Turing instabilities from a limit cycle

TL;DR

This paper generalizes the concept of Turing instability to systems with periodic solutions, including oscillation death in coupled oscillators, providing conditions for instability in both spatial and networked systems.

Contribution

It introduces a new framework extending Turing instability analysis to systems with limit cycle solutions, applicable to continuum and network structures.

Findings

Derived closed conditions for Turing instability in periodic systems

Validated the theory with numerical simulations on various reaction schemes

Unified understanding of oscillation death as a Turing instability

Abstract

The Turing instability is a paradigmatic route to patterns formation in reaction-diffusion systems. Following a diffusion-driven instability, homogeneous fixed points can become unstable when subject to external perturbation. As a consequence, the system evolves towards a stationary, nonhomogeneous attractor. Stable patterns can be also obtained via oscillation quenching of an initially synchronous state of diffusively coupled oscillators.

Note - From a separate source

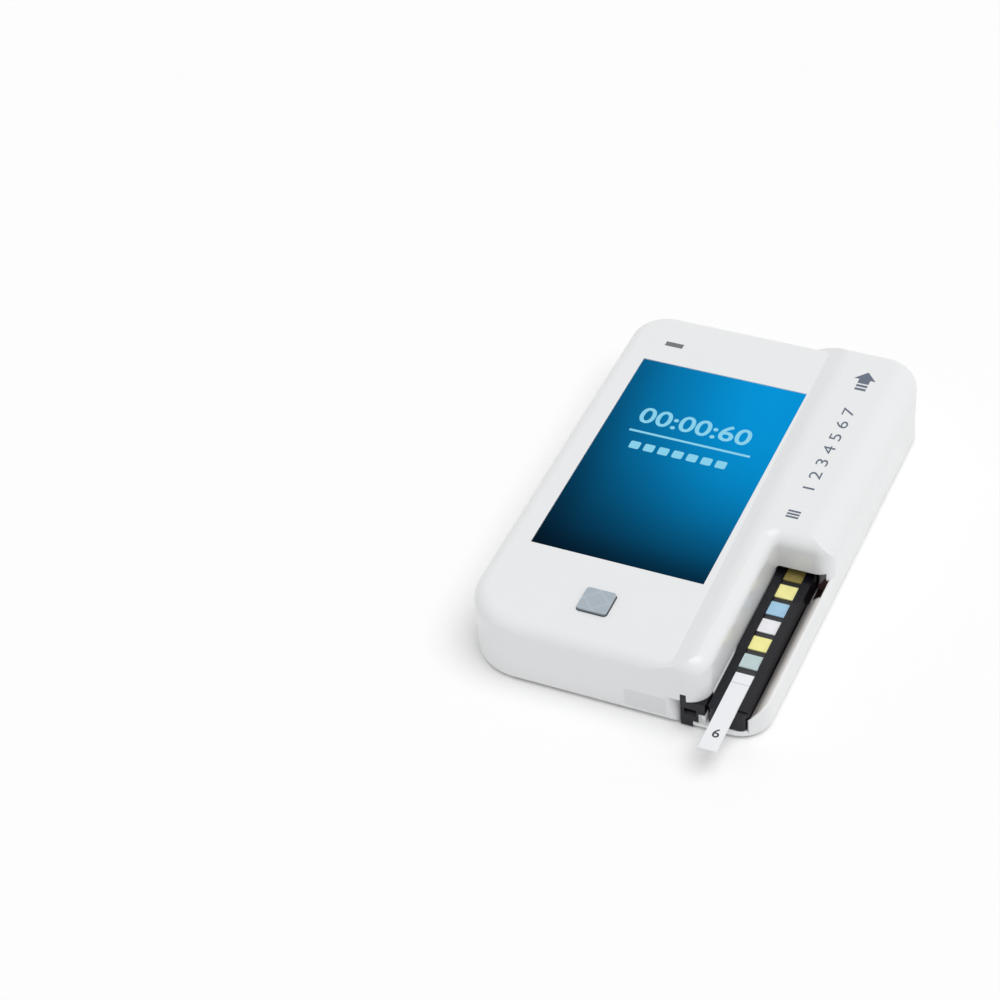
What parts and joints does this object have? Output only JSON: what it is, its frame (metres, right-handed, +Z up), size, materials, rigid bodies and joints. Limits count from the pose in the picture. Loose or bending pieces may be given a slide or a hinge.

In the literature this is known as the oscillation death phenomenon. Here we show that oscillation death is nothing but a Turing instability for the first return map associated to the excitable system in its synchronous periodic state. In particular we obtain a set of closed conditions for identifying the domain in the parameters space that yields the instability. This is a natural generalisation of the original Turing relations, to the case where the homogeneous solution of the examined system is a periodic function of time. The obtained framework applies to systems embedded in continuum space, as well as those defined on a network-like support. The predictive ability of the theory is tested numerically, using different reaction schemes.